La mera riproposizione in fatto di questione già affrontata e correttamente risolta dalla Corte
d’Appello rende il ricorso inammissibile.
Manifestamente infondata pure la pretesa che il reato debba esser dichiarato estinto per prescrizione.
Invero la scadenza del termine prescrizionale è intervenuta solo dopo la pronuncia della sentenza
del giudice d’appello con la conseguenza che, essendo stata proposta un’impugnazione inammissibile e non essendosi quindi formato un valido rapporto di impugnazione, l’evento potenzialmente estintivo non aveva potuto esplicare effetto alcuno.

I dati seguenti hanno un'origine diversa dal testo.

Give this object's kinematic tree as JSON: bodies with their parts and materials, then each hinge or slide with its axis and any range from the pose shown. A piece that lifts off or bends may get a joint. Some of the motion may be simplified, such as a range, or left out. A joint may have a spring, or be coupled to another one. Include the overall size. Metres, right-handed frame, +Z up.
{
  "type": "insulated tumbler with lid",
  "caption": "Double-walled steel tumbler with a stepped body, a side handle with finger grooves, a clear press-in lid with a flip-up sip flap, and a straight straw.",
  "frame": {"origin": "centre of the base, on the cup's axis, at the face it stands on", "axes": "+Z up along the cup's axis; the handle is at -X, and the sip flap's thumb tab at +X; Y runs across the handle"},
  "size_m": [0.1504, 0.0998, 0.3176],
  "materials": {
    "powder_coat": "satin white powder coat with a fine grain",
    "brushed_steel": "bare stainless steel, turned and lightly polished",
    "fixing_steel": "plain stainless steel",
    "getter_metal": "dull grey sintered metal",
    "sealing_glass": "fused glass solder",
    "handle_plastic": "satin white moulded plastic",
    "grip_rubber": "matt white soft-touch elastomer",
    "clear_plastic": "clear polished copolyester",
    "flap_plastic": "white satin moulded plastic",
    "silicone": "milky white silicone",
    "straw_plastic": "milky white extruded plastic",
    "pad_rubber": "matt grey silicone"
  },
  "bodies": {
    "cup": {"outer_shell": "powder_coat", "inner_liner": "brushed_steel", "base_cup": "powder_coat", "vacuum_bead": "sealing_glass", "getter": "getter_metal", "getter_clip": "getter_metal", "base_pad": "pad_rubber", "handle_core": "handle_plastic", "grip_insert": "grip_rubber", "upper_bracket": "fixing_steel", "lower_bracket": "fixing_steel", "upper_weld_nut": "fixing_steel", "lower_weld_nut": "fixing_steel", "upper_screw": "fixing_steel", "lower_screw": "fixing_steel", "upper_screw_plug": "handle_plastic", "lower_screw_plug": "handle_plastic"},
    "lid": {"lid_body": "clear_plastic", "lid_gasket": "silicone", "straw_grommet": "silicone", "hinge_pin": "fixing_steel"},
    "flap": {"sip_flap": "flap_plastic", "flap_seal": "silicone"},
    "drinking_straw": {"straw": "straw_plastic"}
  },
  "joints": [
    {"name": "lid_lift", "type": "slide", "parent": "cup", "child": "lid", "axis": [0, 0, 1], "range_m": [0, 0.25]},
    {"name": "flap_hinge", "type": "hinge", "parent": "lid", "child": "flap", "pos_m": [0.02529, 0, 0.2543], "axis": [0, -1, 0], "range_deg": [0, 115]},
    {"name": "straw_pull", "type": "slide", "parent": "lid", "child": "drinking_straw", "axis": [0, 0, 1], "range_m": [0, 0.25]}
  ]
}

All’inammissibilità del ricorso consegue, ai sensi dell’art. 616 C.P.P., la condanna del ricorrente
al pagamento delle spese del procedimento e — per i profili di colpa correlati all’irritualità
dell’impugnazione — di una somma in favore della Cassa delle ammende nella misura che, in ragione delle questioni dedotte, si stima equo determinare in E. 1.000,00#.
P.Q.M.
La Corte dichiara inammissibile il ricorso e condanna il ricorrente al pagamento delle spese processuali ed al versamento della somma di €. 1.000,00# alla Cassa delle ammende.
Così deciso in Roma il 9 aprile 2015.